Others want you to believe the relationship has not changed when in fact, most of us living with dementia can go back to the time it did change, we may not remember all the pertinet events that lead to the change but remember the feeling and the knowing the moment it did. And others may think we don’t know but we do.

We are then left with the undaunting chore of trying to process the loss, while living with an illness that creates enough loss without adding those losses to it, but invetiably it is in fact what happens.

So we must decide to either crumble or we decide to let that decison be the person making it be theirs alone. Its called accepting and not having an expectation, when in fact if you were living with any other type of terminal illness you would be expected to have expectations of others. So we try our best to focus on what I call “the Wins”, focus on doing what we can to help others and have a positive impact on those living with the illness.

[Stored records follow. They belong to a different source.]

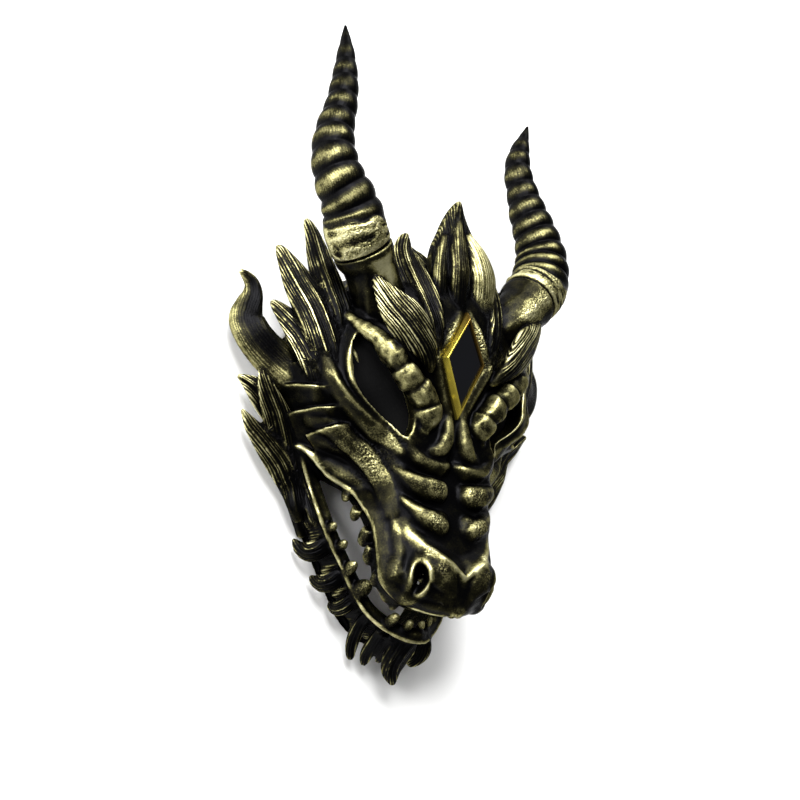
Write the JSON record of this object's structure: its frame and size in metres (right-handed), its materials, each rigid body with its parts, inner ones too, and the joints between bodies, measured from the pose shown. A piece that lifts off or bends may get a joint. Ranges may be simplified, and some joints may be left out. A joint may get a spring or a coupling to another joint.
{
  "type": "dragon mask",
  "caption": "Wearable horned dragon face mask in moulded foam, open at the back, with an open toothed mouth, screened eyes, a mane of carved locks and a lozenge stone on the brow.",
  "frame": {"origin": "under the middle of the mask's box, on the plane of its back rim", "axes": "+Z out of the face, +Y from the chin to the horns, +X to the wearer's left"},
  "size_m": [0.2276, 0.3665, 0.0843],
  "materials": {
    "painted_foam": "satin black paint on moulded foam, dry-brushed with gold",
    "horn_foam": "satin black paint on moulded foam, dry-brushed with gold on the ribs",
    "gold_trim": "bright gold paint",
    "black_gloss": "glossy black",
    "screen_cloth": "matt black open-mesh cloth"
  },
  "bodies": {
    "root": {"mask_shell": "painted_foam", "horn_right": "horn_foam", "horn_left": "horn_foam", "eye_screen_right": "screen_cloth", "eye_screen_left": "screen_cloth", "brow_stone_frame": "gold_trim", "brow_stone": "black_gloss"}
  },
  "joints": []
}
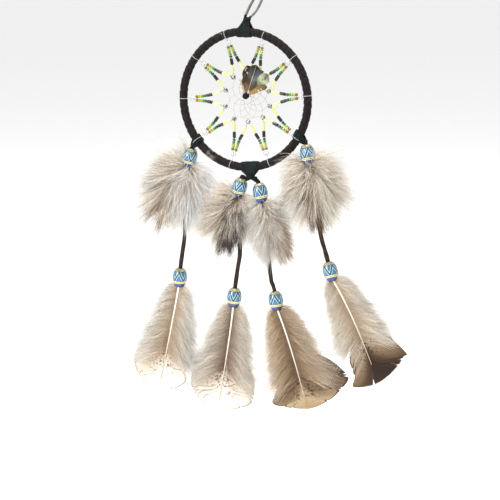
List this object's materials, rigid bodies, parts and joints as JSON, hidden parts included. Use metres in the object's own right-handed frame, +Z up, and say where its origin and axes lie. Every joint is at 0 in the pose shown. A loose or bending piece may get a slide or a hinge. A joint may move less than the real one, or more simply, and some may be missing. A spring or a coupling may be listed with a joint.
{
  "type": "dream catcher",
  "caption": "Dream catcher: suede-wrapped hoop with a beaded thread web, hung from a lace loop, with four strands of painted beads, down tufts and feathers.",
  "frame": {"origin": "where a nail or hook bears on the inside of the hanging loop's top", "axes": "+Z up; the hoop stands in the XZ plane and its front faces -Y; +X to the right seen from the front"},
  "size_m": [0.1958, 0.025, 0.3221],
  "materials": {
    "suede_wrap": "matte",
    "suede_binding": "matte",
    "suede_lace": "matte",
    "wire": "satin",
    "thread_clear": "satin",
    "thread_web": "matte",
    "glass_clear": "gloss",
    "glass_amber": "gloss",
    "glass_gold": "gloss",
    "glass_light_green": "gloss",
    "glass_green": "gloss",
    "glass_dark_green": "gloss",
    "glass_black": "gloss",
    "glass_yellow": "gloss",
    "silver": "polished",
    "knot_suede": "matte",
    "feather_dark": "satin",
    "quill_pale": "satin",
    "bead_paint": "gloss",
    "down": "matte",
    "vane_cream": "matte",
    "vane_bronze": "matte",
    "quill_ivory": "satin"
  },
  "bodies": {
    "loop": {"hanging_loop": "suede_lace"},
    "hoop": {"hoop_ring": "wire", "hoop_wrap": "suede_wrap", "top_binding": "suede_binding", "bottom_binding": "suede_binding", "left_binding": "suede_binding", "right_binding": "suede_binding", "anchor_threads": "thread_clear", "bead_threads": "thread_clear", "web_thread": "thread_web", "clear_beads": "glass_clear", "amber_beads": "glass_amber", "gold_beads": "glass_gold", "light_green_beads": "glass_light_green", "green_beads": "glass_green", "dark_green_beads": "glass_dark_green", "black_bugles": "glass_black", "yellow_bugles": "glass_yellow", "silver_beads": "silver", "centre_knot": "knot_suede", "centre_vane": "feather_dark", "centre_quill": "quill_pale"},
    "strand_left": {"upper_thong_left": "suede_lace", "upper_bead_left": "bead_paint", "tuft_left": "down"},
    "feather_left": {"lower_thong_left": "suede_lace", "lower_bead_left": "bead_paint", "vane_left": "vane_cream", "quill_left": "quill_ivory"},
    "strand_mid_left": {"upper_thong_mid_left": "suede_lace", "upper_bead_mid_left": "bead_paint", "tuft_mid_left": "down"},
    "feather_mid_left": {"lower_thong_mid_left": "suede_lace", "lower_bead_mid_left": "bead_paint", "vane_mid_left": "vane_cream", "quill_mid_left": "quill_ivory"},
    "strand_mid_right": {"upper_thong_mid_right": "suede_lace", "upper_bead_mid_right": "bead_paint", "tuft_mid_right": "down"},
    "feather_mid_right": {"lower_thong_mid_right": "suede_lace", "lower_bead_mid_right": "bead_paint", "vane_mid_right": "vane_bronze", "quill_mid_right": "quill_ivory"},
    "strand_right": {"upper_thong_right": "suede_lace", "upper_bead_right": "bead_paint", "tuft_right": "down"},
    "feather_right": {"lower_thong_right": "suede_lace", "lower_bead_right": "bead_paint", "vane_right": "vane_bronze", "quill_right": "quill_ivory"}
  },
  "joints": [
    {"name": "hoop_swing", "type": "hinge", "parent": "loop", "child": "hoop", "pos_m": [-0.0139, 0, -0.0569], "axis": [1, 0, 0], "range_deg": [-60, 60]},
    {"name": "strand_swing_left", "type": "hinge", "parent": "hoop", "child": "strand_left", "pos_m": [-0.0539, 0, -0.1424], "axis": [1, 0, 0], "range_deg": [-45, 45]},
    {"name": "feather_swing_left", "type": "hinge", "parent": "strand_left", "child": "feather_left", "pos_m": [-0.0601, 0, -0.2029], "axis": [1, 0, 0], "range_deg": [-60, 60]},
    {"name": "strand_swing_mid_left", "type": "hinge", "parent": "hoop", "child": "strand_mid_left", "pos_m": [-0.0173, 0, -0.1608], "axis": [1, 0, 0], "range_deg": [-45, 45]},
    {"name": "feather_swing_mid_left", "type": "hinge", "parent": "strand_mid_left", "child": "feather_mid_left", "pos_m": [-0.0191, 0, -0.2114], "axis": [1, 0, 0], "range_deg": [-60, 60]},
    {"name": "strand_swing_mid_right", "type": "hinge", "parent": "hoop", "child": "strand_mid_right", "pos_m": [-0.0059, 0, -0.1636], "axis": [1, 0, 0], "range_deg": [-45, 45]},
    {"name": "feather_swing_mid_right", "type": "hinge", "parent": "strand_mid_right", "child": "feather_mid_right", "pos_m": [0.0035, 0, -0.2279], "axis": [1, 0, 0], "range_deg": [-60, 60]},
    {"name": "strand_swing_right", "type": "hinge", "parent": "hoop", "child": "strand_right", "pos_m": [0.0279, 0, -0.1364], "axis": [1, 0, 0], "range_deg": [-45, 45]},
    {"name": "feather_swing_right", "type": "hinge", "parent": "strand_right", "child": "feather_right", "pos_m": [0.0391, 0, -0.1969], "axis": [1, 0, 0], "range_deg": [-60, 60]}
  ]
}
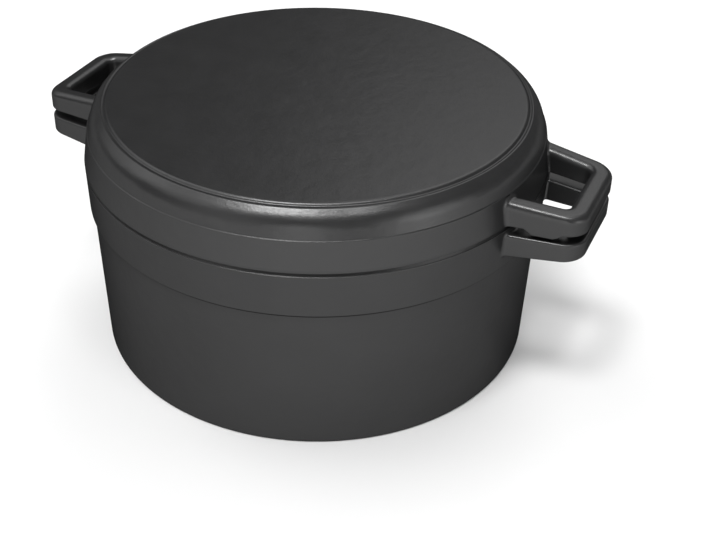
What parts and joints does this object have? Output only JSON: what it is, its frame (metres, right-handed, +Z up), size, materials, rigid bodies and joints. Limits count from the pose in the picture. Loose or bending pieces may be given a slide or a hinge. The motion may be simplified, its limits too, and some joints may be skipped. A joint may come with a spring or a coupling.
{
  "type": "dutch oven",
  "caption": "Deep round iron pot with a shallow skillet upside down on it as its lid; both have loop handles cast in one, and the lid lifts off.",
  "frame": {"origin": "centre of the pot's underside, on the surface it stands on", "axes": "+Z up through the pot and lid; the loop handles lie along +X and -X"},
  "size_m": [0.3392, 0.27, 0.1508],
  "materials": {
    "pot_iron": "fine satin cast skin, seasoned black",
    "lid_iron": "fine satin cast skin, seasoned black"
  },
  "bodies": {
    "pot": {"pot": "pot_iron"},
    "lid": {"lid": "lid_iron"}
  },
  "joints": [
    {"name": "lid_lift", "type": "slide", "parent": "pot", "child": "lid", "axis": [0, 0, 1], "range_m": [0, 0.15]}
  ]
}
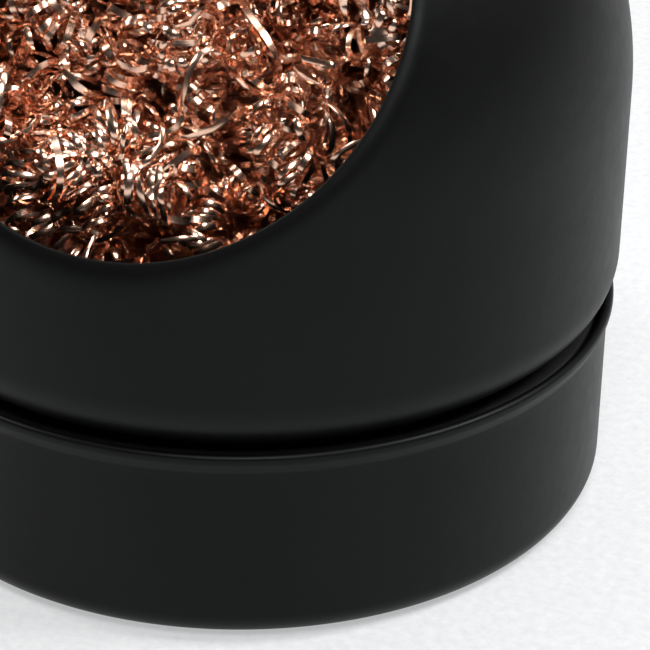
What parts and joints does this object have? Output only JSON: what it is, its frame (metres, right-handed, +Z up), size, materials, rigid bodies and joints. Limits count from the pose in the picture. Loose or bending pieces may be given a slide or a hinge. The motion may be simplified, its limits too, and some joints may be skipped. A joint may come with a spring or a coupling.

Sometimes you worry that people think you are arrogant or full of yourself because of the work you do so this of course causes us to sometimes question it all, and yet all you have ever really wanted is to make a difference for others so people don’t have to feel the way you felt when you were diagnosed. And then that thing happens that thing that says, to those who want to disbelief its ok, to those who need to walk away or have a reduced relationship its ok, we make it ok for others instead of them making it ok for us, but then that thing happens yup time to tell you what that is.

Then you are talking with someone who reminds you of whats really important so I am going to quote from my conversation last night when discussing how it feels at times ” Those who feel you are arrogant are not seeing clearly. You are anything but Arrogant so don’t listen because I would suggest those individuals are feeling some jealousy verses loads of joy for you. give your energy only to the positive people and the negative ones will step aside.”

I so appreciated and needed those words, which then carried me into today to meet with a lady who herself has been diagnosed, we sat at the park, she told me reading my book and meeting me saved her life and changed everything for her. We talked for hours I gave her literature on DAI, so she could get more support, it was uplifting for me and again that reminder why I must continue to fight to stay well living with my dementia, regardless of what others think, or somehow believe I should be. I have definetly changed, I am no longer who I was, I struggle for more than most see, but thats because they only see the parts that make it look easy they don’t see the hours and days, it takes and the exhaustion after, holding yourself upright for hours to manage part of a day. Coming back home I messaged this lady to let her know I enjoyed our visit today. The response I got again verifies to all who question if they should keep doing the advocating and speaking out for others, how truly important it is. ” Thank you so much, I’m so excited to know there are things I can do—People I can talk to__ you have opened up a whole new world to me and I am so grateful. Plus you are kind of a cool lady!

These are those things that happen, somehow when we need it most.. to be reminded, that we should be proud of the work we do and we should ‘nt let the nay sayers stop us from reaching out and helping others and making a difference in the way we can. We may not be able to do alot of things we once did, we may not do things the way we once did, but we do and should continue in ways that are meaningful to us and contributes to us having meaning and purpose in our lives again, and we should never ever apologize for it.